-- start Dataset excerpt --

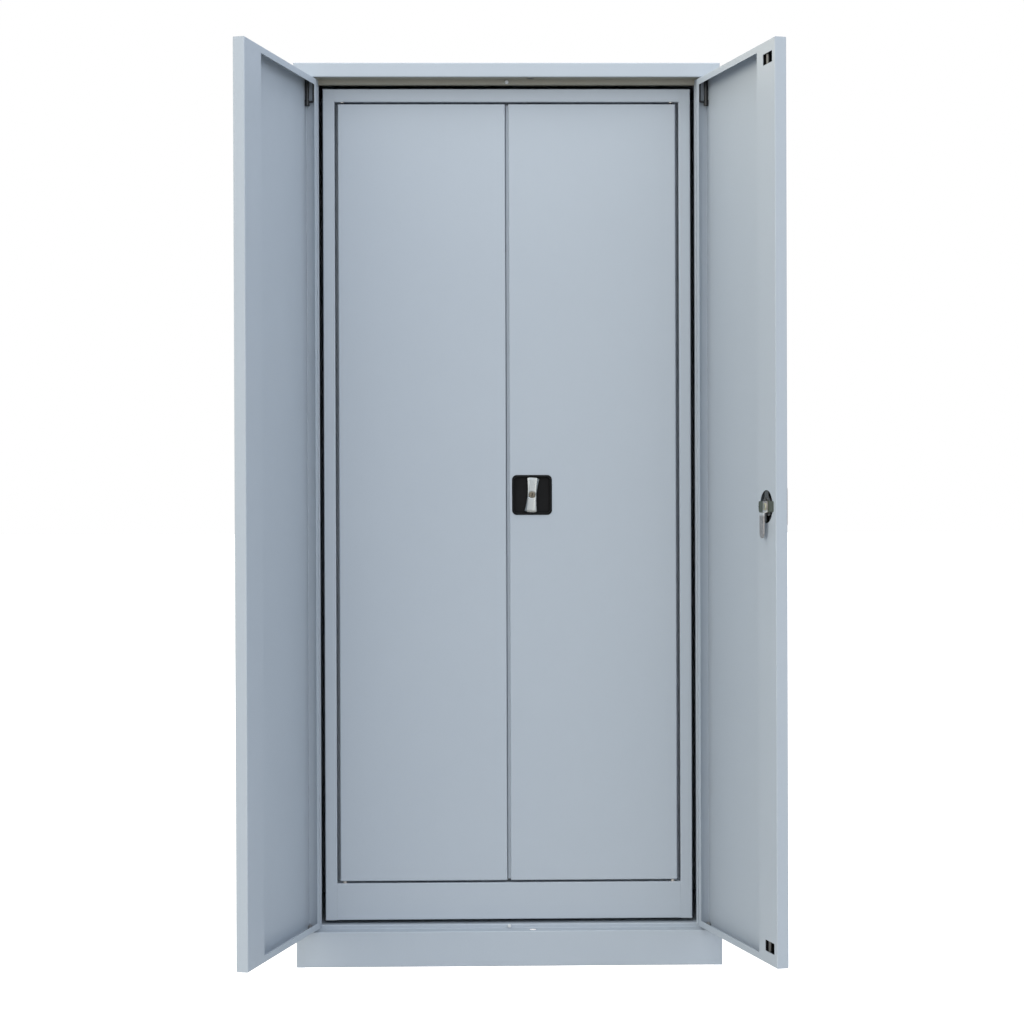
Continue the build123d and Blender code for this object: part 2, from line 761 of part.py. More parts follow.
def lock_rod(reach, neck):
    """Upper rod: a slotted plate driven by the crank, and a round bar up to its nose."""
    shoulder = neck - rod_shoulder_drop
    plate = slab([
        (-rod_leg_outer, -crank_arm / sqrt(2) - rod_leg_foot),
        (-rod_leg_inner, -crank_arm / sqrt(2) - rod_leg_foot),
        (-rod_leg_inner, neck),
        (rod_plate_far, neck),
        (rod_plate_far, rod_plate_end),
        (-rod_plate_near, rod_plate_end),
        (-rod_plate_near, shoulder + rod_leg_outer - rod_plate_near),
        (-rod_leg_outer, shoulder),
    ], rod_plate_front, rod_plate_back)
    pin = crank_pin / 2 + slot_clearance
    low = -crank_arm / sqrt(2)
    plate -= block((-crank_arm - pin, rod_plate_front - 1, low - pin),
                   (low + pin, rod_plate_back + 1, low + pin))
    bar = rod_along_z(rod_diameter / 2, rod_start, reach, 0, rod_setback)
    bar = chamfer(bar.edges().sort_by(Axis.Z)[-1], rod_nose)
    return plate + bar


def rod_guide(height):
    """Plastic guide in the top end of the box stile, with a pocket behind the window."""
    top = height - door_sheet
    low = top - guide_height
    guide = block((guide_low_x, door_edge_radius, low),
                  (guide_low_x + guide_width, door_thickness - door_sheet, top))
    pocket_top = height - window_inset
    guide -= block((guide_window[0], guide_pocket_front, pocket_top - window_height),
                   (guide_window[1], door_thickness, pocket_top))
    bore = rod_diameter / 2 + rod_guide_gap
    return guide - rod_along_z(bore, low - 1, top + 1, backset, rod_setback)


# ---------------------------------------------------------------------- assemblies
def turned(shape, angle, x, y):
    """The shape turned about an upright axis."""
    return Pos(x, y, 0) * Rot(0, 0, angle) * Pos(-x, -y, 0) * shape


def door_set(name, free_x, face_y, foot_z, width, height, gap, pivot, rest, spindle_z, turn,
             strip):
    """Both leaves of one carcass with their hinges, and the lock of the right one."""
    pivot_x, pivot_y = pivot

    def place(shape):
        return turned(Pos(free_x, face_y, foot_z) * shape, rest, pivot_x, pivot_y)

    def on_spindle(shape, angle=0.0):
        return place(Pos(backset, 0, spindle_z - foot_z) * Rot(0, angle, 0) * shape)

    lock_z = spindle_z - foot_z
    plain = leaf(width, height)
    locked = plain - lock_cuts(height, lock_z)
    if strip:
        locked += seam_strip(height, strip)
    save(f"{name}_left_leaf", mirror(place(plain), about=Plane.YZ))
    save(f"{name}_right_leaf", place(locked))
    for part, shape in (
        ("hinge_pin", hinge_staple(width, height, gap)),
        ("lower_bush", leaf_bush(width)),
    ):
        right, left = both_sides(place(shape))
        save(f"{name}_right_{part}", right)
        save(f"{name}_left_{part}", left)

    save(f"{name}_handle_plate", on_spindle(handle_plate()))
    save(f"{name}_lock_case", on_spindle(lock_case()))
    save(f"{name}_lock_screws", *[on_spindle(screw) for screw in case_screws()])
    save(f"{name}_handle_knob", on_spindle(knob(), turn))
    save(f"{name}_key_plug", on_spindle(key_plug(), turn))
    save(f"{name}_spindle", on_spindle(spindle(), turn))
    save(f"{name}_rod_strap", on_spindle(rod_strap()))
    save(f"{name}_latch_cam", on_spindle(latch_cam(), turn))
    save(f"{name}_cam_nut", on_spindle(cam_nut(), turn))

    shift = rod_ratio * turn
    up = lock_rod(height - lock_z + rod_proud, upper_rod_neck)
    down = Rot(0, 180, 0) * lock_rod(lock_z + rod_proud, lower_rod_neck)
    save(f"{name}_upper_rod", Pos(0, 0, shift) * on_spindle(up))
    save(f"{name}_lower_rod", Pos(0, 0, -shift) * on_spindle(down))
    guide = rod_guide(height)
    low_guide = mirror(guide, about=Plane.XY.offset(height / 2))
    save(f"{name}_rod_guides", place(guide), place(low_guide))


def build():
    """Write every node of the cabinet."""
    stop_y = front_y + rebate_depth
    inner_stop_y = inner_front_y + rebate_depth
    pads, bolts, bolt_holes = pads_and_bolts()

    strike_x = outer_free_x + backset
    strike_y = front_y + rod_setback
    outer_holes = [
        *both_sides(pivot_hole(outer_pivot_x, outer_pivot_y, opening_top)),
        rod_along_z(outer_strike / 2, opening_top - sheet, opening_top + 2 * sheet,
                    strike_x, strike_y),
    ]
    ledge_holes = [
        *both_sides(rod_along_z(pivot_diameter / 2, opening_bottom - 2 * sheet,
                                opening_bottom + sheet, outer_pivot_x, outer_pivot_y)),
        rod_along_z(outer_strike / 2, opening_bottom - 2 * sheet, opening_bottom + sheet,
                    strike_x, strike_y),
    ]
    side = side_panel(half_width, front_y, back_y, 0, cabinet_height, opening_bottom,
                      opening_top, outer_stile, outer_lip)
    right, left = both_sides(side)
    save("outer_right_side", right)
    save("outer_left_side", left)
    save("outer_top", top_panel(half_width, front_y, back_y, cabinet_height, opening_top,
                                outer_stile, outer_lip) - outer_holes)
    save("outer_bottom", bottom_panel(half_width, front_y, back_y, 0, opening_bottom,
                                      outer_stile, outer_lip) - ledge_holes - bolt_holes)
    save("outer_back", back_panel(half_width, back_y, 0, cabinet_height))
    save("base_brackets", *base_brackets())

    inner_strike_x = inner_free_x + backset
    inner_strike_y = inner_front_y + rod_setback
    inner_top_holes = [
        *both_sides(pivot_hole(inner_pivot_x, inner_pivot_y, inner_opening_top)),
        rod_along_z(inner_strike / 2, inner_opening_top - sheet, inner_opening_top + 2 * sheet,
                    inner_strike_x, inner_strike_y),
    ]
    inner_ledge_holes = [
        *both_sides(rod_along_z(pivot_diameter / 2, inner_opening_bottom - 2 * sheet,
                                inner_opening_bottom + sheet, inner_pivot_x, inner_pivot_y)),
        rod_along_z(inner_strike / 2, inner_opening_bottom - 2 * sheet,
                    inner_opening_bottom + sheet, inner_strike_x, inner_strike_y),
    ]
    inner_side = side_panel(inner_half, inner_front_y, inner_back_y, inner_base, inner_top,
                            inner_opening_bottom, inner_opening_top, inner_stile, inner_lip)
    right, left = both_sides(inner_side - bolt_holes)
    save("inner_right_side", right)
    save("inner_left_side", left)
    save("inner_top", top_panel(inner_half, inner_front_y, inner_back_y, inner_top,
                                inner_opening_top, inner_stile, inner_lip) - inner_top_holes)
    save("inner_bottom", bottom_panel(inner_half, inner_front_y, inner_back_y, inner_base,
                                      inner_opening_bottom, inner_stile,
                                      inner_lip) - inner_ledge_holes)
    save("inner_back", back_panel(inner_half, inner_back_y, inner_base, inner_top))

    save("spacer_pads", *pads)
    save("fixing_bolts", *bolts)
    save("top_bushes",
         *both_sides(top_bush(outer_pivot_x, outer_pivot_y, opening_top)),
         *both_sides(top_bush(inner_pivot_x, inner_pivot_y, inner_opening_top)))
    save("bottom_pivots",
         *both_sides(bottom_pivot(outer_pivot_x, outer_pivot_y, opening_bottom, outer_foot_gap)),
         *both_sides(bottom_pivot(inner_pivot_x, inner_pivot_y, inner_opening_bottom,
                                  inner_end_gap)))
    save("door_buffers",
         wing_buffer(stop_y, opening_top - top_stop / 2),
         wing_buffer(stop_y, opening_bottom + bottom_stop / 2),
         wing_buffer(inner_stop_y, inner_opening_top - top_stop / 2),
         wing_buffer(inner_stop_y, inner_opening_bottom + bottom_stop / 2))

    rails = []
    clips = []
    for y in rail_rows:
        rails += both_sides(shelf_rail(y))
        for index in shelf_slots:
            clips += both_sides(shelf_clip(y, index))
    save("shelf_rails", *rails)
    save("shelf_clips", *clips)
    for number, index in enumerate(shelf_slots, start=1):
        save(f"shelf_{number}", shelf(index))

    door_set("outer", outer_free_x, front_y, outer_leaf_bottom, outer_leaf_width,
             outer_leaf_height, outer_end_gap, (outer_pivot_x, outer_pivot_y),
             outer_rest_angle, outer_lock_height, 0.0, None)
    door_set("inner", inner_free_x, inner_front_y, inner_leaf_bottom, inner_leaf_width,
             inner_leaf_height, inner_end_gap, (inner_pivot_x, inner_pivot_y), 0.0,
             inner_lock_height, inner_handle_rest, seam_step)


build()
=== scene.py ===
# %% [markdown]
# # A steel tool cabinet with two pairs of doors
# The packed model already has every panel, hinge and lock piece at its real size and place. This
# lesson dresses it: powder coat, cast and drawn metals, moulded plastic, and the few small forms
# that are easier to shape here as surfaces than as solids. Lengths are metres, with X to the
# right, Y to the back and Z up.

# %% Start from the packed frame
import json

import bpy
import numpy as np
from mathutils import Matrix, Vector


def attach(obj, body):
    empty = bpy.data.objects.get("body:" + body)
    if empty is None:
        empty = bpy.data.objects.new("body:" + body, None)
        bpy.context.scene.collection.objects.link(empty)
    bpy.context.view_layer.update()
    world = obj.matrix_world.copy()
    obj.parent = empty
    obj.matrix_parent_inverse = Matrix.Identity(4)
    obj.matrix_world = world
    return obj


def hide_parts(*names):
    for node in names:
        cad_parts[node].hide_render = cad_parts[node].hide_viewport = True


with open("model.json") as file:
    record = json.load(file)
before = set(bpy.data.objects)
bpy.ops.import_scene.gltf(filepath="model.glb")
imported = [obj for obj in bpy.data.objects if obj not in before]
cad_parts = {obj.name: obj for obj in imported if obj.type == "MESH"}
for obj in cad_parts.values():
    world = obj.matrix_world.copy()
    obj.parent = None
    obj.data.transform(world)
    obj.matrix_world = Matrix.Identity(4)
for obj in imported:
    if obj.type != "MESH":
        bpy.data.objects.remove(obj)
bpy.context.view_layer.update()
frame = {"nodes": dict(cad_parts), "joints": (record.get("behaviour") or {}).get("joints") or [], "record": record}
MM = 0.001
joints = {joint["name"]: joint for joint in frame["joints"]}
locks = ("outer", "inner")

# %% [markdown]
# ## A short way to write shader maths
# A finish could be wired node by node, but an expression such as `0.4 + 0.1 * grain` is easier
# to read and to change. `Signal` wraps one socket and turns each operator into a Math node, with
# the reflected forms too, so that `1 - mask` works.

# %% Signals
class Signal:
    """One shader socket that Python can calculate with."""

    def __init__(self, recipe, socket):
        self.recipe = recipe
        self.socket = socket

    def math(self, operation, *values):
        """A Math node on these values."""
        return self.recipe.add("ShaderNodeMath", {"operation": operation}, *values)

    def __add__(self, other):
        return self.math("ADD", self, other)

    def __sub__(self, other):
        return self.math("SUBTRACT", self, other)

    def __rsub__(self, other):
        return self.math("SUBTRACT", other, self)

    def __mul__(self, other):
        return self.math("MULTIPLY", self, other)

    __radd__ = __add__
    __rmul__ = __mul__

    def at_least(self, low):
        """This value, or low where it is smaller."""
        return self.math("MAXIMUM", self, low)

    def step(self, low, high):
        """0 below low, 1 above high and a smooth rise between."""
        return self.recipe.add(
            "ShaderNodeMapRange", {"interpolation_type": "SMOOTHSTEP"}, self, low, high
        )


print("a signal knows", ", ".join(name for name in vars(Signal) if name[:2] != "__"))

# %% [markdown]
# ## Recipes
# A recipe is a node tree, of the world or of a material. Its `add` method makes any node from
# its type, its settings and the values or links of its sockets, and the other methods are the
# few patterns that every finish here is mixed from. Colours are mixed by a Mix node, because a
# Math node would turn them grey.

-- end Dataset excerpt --

**Aim of the exercise:** Repeat word for word the stretch of lines from the one with "for index in" down to the one with "in imported if", both included.

**Finished task:**
        for index in shelf_slots:
            clips += both_sides(shelf_clip(y, index))
    save("shelf_rails", *rails)
    save("shelf_clips", *clips)
    for number, index in enumerate(shelf_slots, start=1):
        save(f"shelf_{number}", shelf(index))

    door_set("outer", outer_free_x, front_y, outer_leaf_bottom, outer_leaf_width,
             outer_leaf_height, outer_end_gap, (outer_pivot_x, outer_pivot_y),
             outer_rest_angle, outer_lock_height, 0.0, None)
    door_set("inner", inner_free_x, inner_front_y, inner_leaf_bottom, inner_leaf_width,
             inner_leaf_height, inner_end_gap, (inner_pivot_x, inner_pivot_y), 0.0,
             inner_lock_height, inner_handle_rest, seam_step)


build()
=== scene.py ===
# %% [markdown]
# # A steel tool cabinet with two pairs of doors
# The packed model already has every panel, hinge and lock piece at its real size and place. This
# lesson dresses it: powder coat, cast and drawn metals, moulded plastic, and the few small forms
# that are easier to shape here as surfaces than as solids. Lengths are metres, with X to the
# right, Y to the back and Z up.

# %% Start from the packed frame
import json

import bpy
import numpy as np
from mathutils import Matrix, Vector


def attach(obj, body):
    empty = bpy.data.objects.get("body:" + body)
    if empty is None:
        empty = bpy.data.objects.new("body:" + body, None)
        bpy.context.scene.collection.objects.link(empty)
    bpy.context.view_layer.update()
    world = obj.matrix_world.copy()
    obj.parent = empty
    obj.matrix_parent_inverse = Matrix.Identity(4)
    obj.matrix_world = world
    return obj


def hide_parts(*names):
    for node in names:
        cad_parts[node].hide_render = cad_parts[node].hide_viewport = True


with open("model.json") as file:
    record = json.load(file)
before = set(bpy.data.objects)
bpy.ops.import_scene.gltf(filepath="model.glb")
imported = [obj for obj in bpy.data.objects if obj not in before]
cad_parts = {obj.name: obj for obj in imported if obj.type == "MESH"}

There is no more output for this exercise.